Pilgrimages have become more popular all over the world in recent years. New pilgrimage sites are emerging and in Europe Muslims and Christians are visiting each other’s pilgrimage sites.
European Muslims have increasingly been visiting pilgrimage sites in recent years, and Mecca is not the only one that matters.
“We are seeing new Muslim pilgrimage practices being established in Europe. People are still travelling to well-established pilgrimage sites in Asia and Africa, but new pilgrimage sites are also emerging in Europe and old sites are being renovated.”
Ingvild Flaskerud is a researcher at the Faculty of Theology, University of Oslo. She has edited the book Muslim Pilgrimage in Europe together with her colleague Richard J. Natvig of the University of Bergen. Researchers from several European countries have contributed.
New pilgrimage sites emerging
The researchers have identified a number of trends: in recent years, Muslims have established a number of new pilgrimage sites, especially in Western Europe. This has happened in places where, for example, important religious figures are buried.
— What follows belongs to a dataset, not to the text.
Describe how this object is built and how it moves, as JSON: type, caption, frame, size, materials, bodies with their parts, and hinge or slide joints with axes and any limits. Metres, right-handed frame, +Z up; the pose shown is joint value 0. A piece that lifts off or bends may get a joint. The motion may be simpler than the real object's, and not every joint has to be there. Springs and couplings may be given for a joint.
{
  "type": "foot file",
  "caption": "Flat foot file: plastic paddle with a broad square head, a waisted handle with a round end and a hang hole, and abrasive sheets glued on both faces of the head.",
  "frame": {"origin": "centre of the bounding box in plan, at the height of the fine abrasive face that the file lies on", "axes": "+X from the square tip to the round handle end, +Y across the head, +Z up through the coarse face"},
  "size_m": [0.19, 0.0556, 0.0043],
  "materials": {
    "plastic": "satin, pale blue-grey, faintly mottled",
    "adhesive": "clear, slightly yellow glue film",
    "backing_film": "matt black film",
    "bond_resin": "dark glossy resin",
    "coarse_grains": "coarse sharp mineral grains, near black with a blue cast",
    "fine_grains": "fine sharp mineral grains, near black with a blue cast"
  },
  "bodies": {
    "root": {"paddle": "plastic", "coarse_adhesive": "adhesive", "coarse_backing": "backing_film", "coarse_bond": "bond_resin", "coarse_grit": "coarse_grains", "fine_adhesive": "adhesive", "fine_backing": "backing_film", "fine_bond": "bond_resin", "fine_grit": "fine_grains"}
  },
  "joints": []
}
In this way, Muslim immigrants are continuing old traditions with saints’ graves that can be found in South East Europe, Asia and Africa.
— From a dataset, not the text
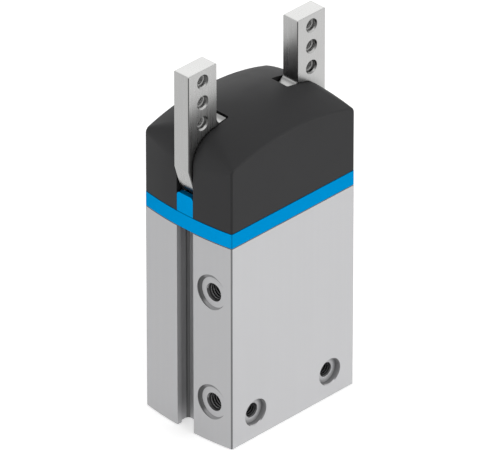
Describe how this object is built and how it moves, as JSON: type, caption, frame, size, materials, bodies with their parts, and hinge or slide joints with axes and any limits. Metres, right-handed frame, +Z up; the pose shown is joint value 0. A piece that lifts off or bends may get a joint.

“We are also seeing the emergence of common Christian and Muslim pilgrimage sites. For example, in Brittany in France, a Christian pilgrimage site has been converted to a site for both religions due to the site’s connection to a story that is also found in Islam,” says Flaskerud.
New pilgrimage sites can strengthen the identity of a religious group but can also help build bridges between several groups, like in the example from Brittany.
Christians and Muslims visiting the same sites
In recent years, Muslims have also increasingly visited Christian pilgrimage sites, especially in Southern Europe, but also Nidaros Cathedral in Trondheim. And while Muslims are visiting Christian sites, Christians are also visiting Muslims ones, which can often also be found in South East Europe.